2 aylık ilişkimin bitişi ardından bir garip ruh hali sardı beni. İyiden iyiye anladım bu sefer; tek kişilik oyun benimkisi 2. kişiye yer yok. Ama hala umutluyum gece uyurken bile beni özleyecek benim için yolları dert etmeyecek beni tutup kolumdan sürükleyecek birileri bu dünyada beni bekliyor.
Umarım O’nun için de aynısı geçerlidir. Zira sevmeyi ve sevilmeyi hak eden biriydi. En sevdiğim kişi değilse de en özel kişiydi benim için… Her gördüğümde sımsıkı sarılıp ‘ ne olur bırakma beni’ dediğim kişiydi içten içe. –o hiç duymasa da bilmese de- en çok yanağındaki benini sevdiğim kişiydi ve -gerçekten gülümsediğinde- gülüşünü sevdiğim kişiydi. Acemice telaşını ciddiyetini erken olgunlaşmışlığını sevdiğim kişiydi. Hep onda özel bir yerim olsun istediğim kişiydi. Her an bunun gerçek olmayacağını bilmeme ramen. Asla onun için ‘en’ olamayacağımı bilsem de umut etmekten vazgeçmediğim biriydi. Sadece hayatımın 2 ayı değil bütün geçmişimdi o kişi.
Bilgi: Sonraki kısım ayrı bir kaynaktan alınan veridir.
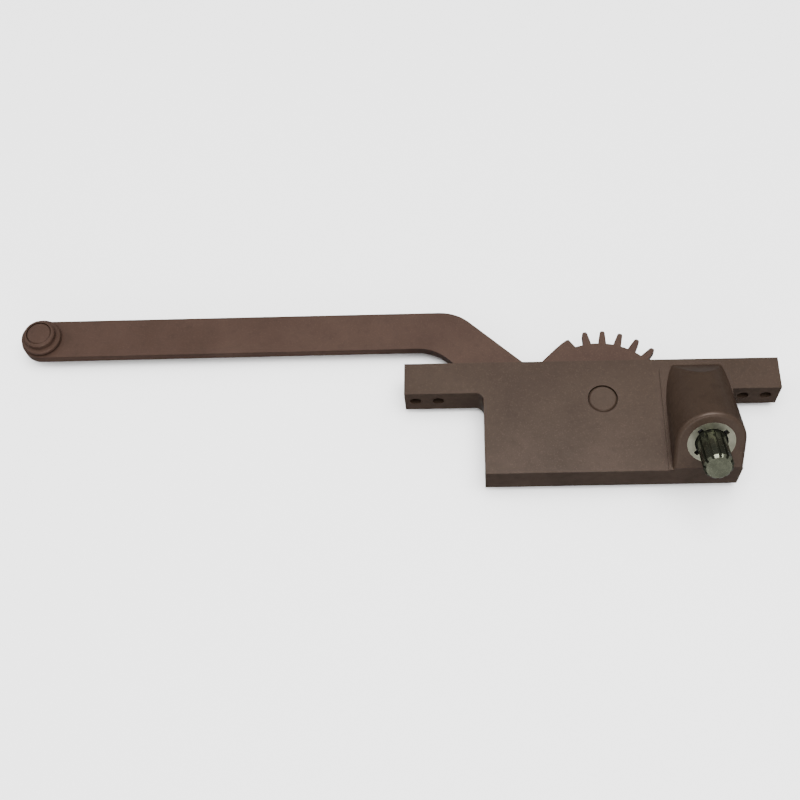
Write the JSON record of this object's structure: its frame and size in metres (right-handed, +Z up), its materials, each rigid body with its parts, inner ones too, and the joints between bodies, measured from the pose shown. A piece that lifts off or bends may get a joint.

Bunları aşmış olmanın ya da en azından denemenin zorluğunu çekiyorum. İnkar yoluna gitsem de yüzüne gülsem de gerçekten acıtıyormuş. Hala yaşadığımı hatırlattı ama.
Anladım ki insanları seni sevmiyor diye ya da en azından senin beklediğin şekilde değil diye suçlayamazsın. İletişim yoksa her şey bitmiştir zaten ne yaşarsan yaşa arkasına saklanmak olan gerçekleri değiştirmez.
Anladım ki ilişkilerde iki tarafta birbirini olduğu gibi kabul etmeli değiştirmeye çalışmak bir işe yaramadığı gibi yıkıcı bir şey. Aslında söylenecek pekte söz yok.
‘bitti zor oldu ama bitti yapamadım ‘benim’ başka bir kalbi’.